In the year of the Hegira 304 (A.D. 916), in the Caliphat of Mocktader, in digging for the foundation of a tower at Kandahar, a subterranean cave was discovered, in which were a thousand Arab heads, all attached to the same chain, which had evidently remained in good preservation since the year Heg. 70 (A.D. 689), for a paper with this date upon it was found attached by a silken thread to the ears of the twenty-nine most important skulls, with their proper names.” This would indicate that the Arabs at first met with no great success in their enterprise against this town:
Between the deserts there are ruined cities whose name no one is sure of; to be poor is to starve; if you are not starving, you live in constant danger of robbery:
Amongst the nomadic Eïmaks I have seen many old men who have never tasted meat, though their whole lives have been devoted to the rearing of flocks; they have never been able to afford to buy any: a coarse loaf, fruit, and a few grains of maize, are their only subsistence … The nomads know not the value of money, and it is sometimes impossible to purchase anything with it. Whatever articles they let you have they insist upon being paid for with something that they can wear, such as sashes, turbans, trowsers, or a piece of cotton cloth, called kerbas, for a shirt; or tea, coffee, sugar, or tobacco
Ferrier spoke Persian well enough to pass for a native although the village dogs could smell him out in Afghanistan. When he was seen as a European, he was always taken as an Englishman, and regarded with all the suspicion due to such a character. He hates, fears, and sometimes despises many of the tribes he moves among, and they give him plenty of reason for this. Since he is French, some of his sufferings were gastronomical, as when he was offered tea in Turkestan:
The wretched grocer had made it of equal parts of tea and rancid butter, which stood in the place of sugar. Taking courage, I held my breath, and proceeded with my disgusting dose as best I could.

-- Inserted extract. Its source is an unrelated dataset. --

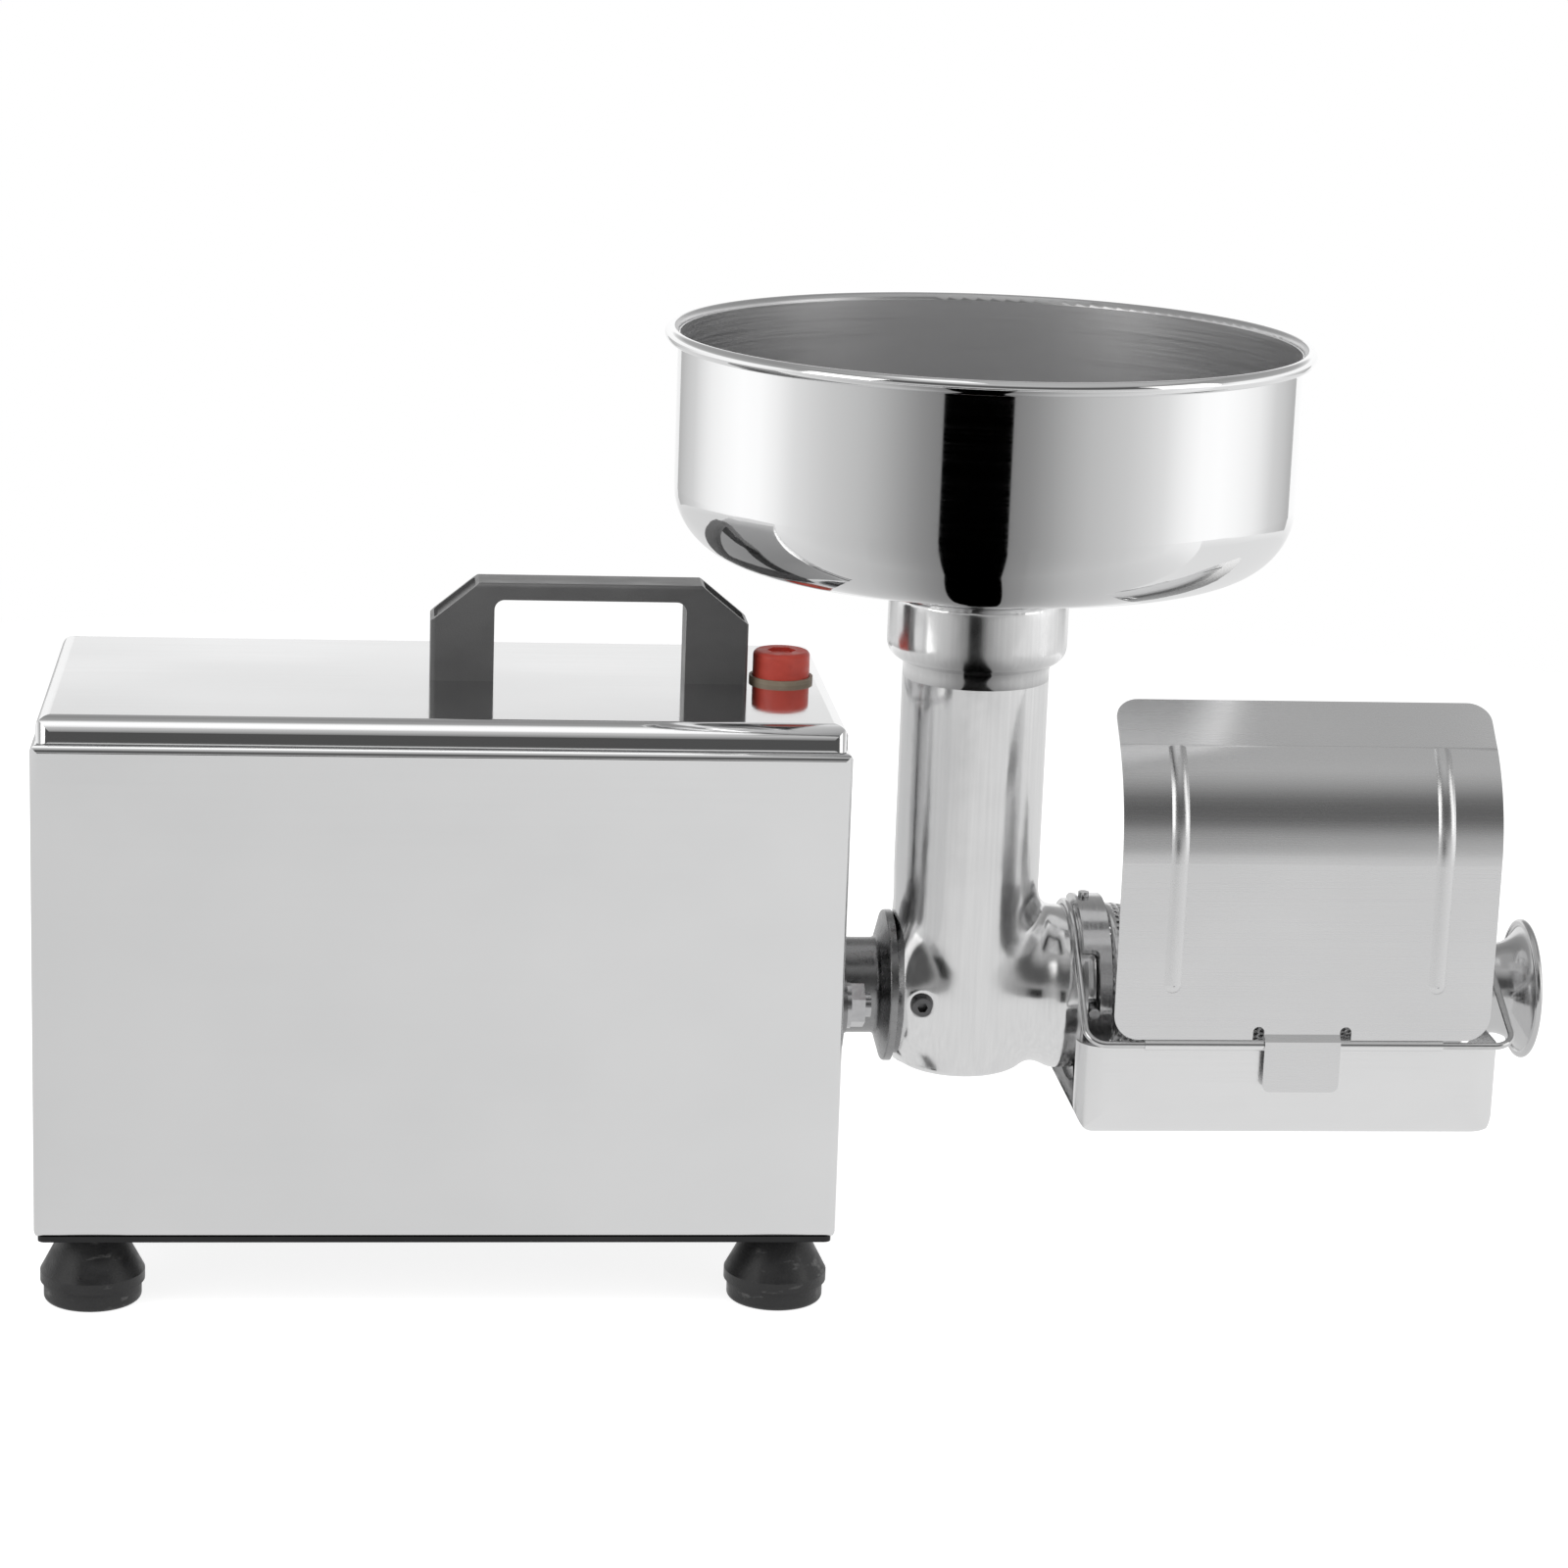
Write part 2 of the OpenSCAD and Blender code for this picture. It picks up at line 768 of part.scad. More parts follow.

But this was not all; a ball of tea- leaves soaked and mixed with the same grease, was also placed before me, and this I was obliged to swallow with a gulp by way of a concluding relish.
Often he was treated very much worse. He is robbed, imprisoned, and threatened with death. His journey through Afghanistan was made tortuous by the need to avoid petty wars which close the passes he had planned to use.
It all has a rather Jack Vance flavour: the savage brigands wandering through endless ruins in societies which, it seems, will never change. But this is Vance with real blood and horror:
Vezir sentenced him to be blown from the mouth of a gun. It was a scene that I shall never forget—a horrid spectacle, and touched me to the very heart. The broken limbs of the unfortunate man were scattered in all directions, while his bowels, which had not been thrown to so great a distance, were in an instant devoured by the dogs that were loitering about the spot.
“What is the use of power if it is not to enable one to get rich? What is a government without absolute power? What is a king who cannot, when he pleases, bastinado one of his subjects and cut off his head?
What I find fascinating is his picture of a world entirely without trust – one in which there really is no such thing as society, only individual men, not even their families. There is a wonderful passage in which he talks to Kohendil Khan, the ruler of Kandahar, when – after some weeks’ thought – the ruler has decided not to have him killed, and released him from the squalid little prison where he has been kept, half-starved, and robbed of all his belongings.
This conversation takes place three years after the British had been driven out of Afghanistan for the first time, but everyone knows they are coming back, and Kohendil Khan wants to know the secrets of European power:
I could not make easy to him the political economy of the nations of the West, nor enable him clearly to understand by what means the population had been brought under obedience to the laws without coercion by physical force. “I have confiscated, bastinadoed, tortured, and cut heads off,” said the wise and merciful Kohendil Khan, “but I have never yet been able to bring my savage Afghans to obey my decrees: and there is not a Sirdar in my principality, not excepting even my brothers, my sons, or my nephews, who would not seize with joy a chance of wrenching the sovereign power from my grasp, if they thought it at all probable they should succeed in the attempt. Here might is right; why is it otherwise in Europe?” “It is,” I answered, “because with us the governments act for the benefit of the people, without regard to their personal interest. All the acts of a government are subordinate to the law, while yours are regulated only by your good pleasure.” “But,” he replied, “what is the use of power if it is not to enable one to get rich? What is a government without absolute power? What is a king who cannot, when he pleases, bastinado one of his subjects and cut off his head? It is turning the world upside down, the most terrible thing that can be seen; it must be permanent anarchy.”
There will be more of this tomorrow. I feel that there is a lot of political science concealed in this book; and a certain amount of psychology, too. What would it be like to be brought up by such a father as Kohendil Khan?
"one in which there really is no such thing as society, only individual men, not even their families."
People blame Thomas Hobbes for his pessimistic view of human nature, but Hobbes actually wanted people to live in peace and prosperity, he was just surprisingly clear-eyed about the trade-offs involved. Prior to the institution of regular government, says Hobbes, all of human life is just "a war of all against all," and life is "solitary, poor, nasty, brutish, and short." You give up absolute freedom (where you and your family might be murdered by pirates and brigands) in exchange for a measure of security, says Hobbes, and the pirates and brigands will now be duly prosecuted by the state. Was Hobbes wrong about this? I do not think so.